Je prends des photos tout le temps. Je n’ai jamais pris autant de photos que le jour de l’investiture de Nelson Mandela. J’avais trois appareils. Je ne sais pas comment j’ai fait, j’étais très ému. C’était incroyable, extraordinaire, d’assister à ce changement. L’on m’a souvent demandé pourquoi je n’ai pas fait de politique. Pour moi, la photographie est politique. Elle est bien plus puissante que de simples paroles. Deux de mes photos ont permis la libération de deux prisonniers politiques.

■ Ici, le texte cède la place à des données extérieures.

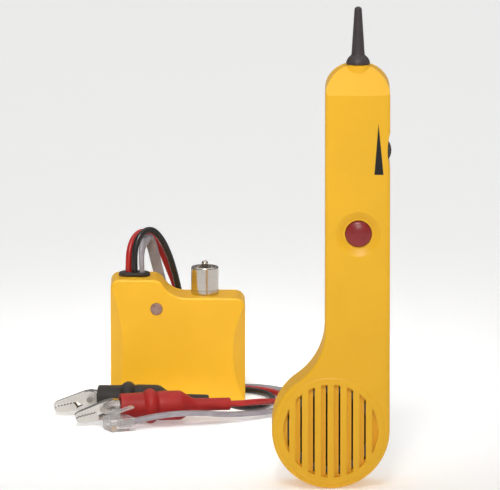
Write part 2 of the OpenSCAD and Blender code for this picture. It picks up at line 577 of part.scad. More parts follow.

A quoi travaillez-vous en ce moment ?
Trois projets : le lancement d’une école de photographie qui porte mon nom à Soweto, mon autobiographie et un travail sur le sida. Notre communauté a besoin d’un traitement de choc. Parce que les malades ont l’air normal, l’on pense que le sida n’est pas si terrible. Je vais faire des photos d’un garçon malade, Siswe Motaung, une star du football national. Il faut prendre des personnes que tout le monde savait fortes et qui sont maintenant finies.
Appartenez-vous à l’école de photographie de Sophiatown ?
Oui et non. Sophiatown n’était qu’un petit quartier, on en a fait une légende. Tout ce qui semble intelligent doit sortir de Sophiatown… C’est une distorsion totale de la réalité. Peter Magubane vient de ce quartier, mais moi, j’habitais à Alexandra, qui était le Soweto de l’époque.
La photographie contemporaine vous paraît-elle ségrégée, entre Noirs et Blancs ?
De plus en plus de Blancs s’intéressent aux Noirs. La communauté noire donne de meilleures images, elle est très photogénique. Un Noir qui travaillerait sur la communauté blanche, ce serait beaucoup plus difficile, à moins d’aller voir du côté des déshérités… Dans nos quartiers, c’est plus facile d’avoir de très bonnes photos. Si vous êtes créatif, vous pouvez tirer des images fortes de n’importe quel bidonville. Du point de vue de l’image, l’Afrique du Sud est très riche.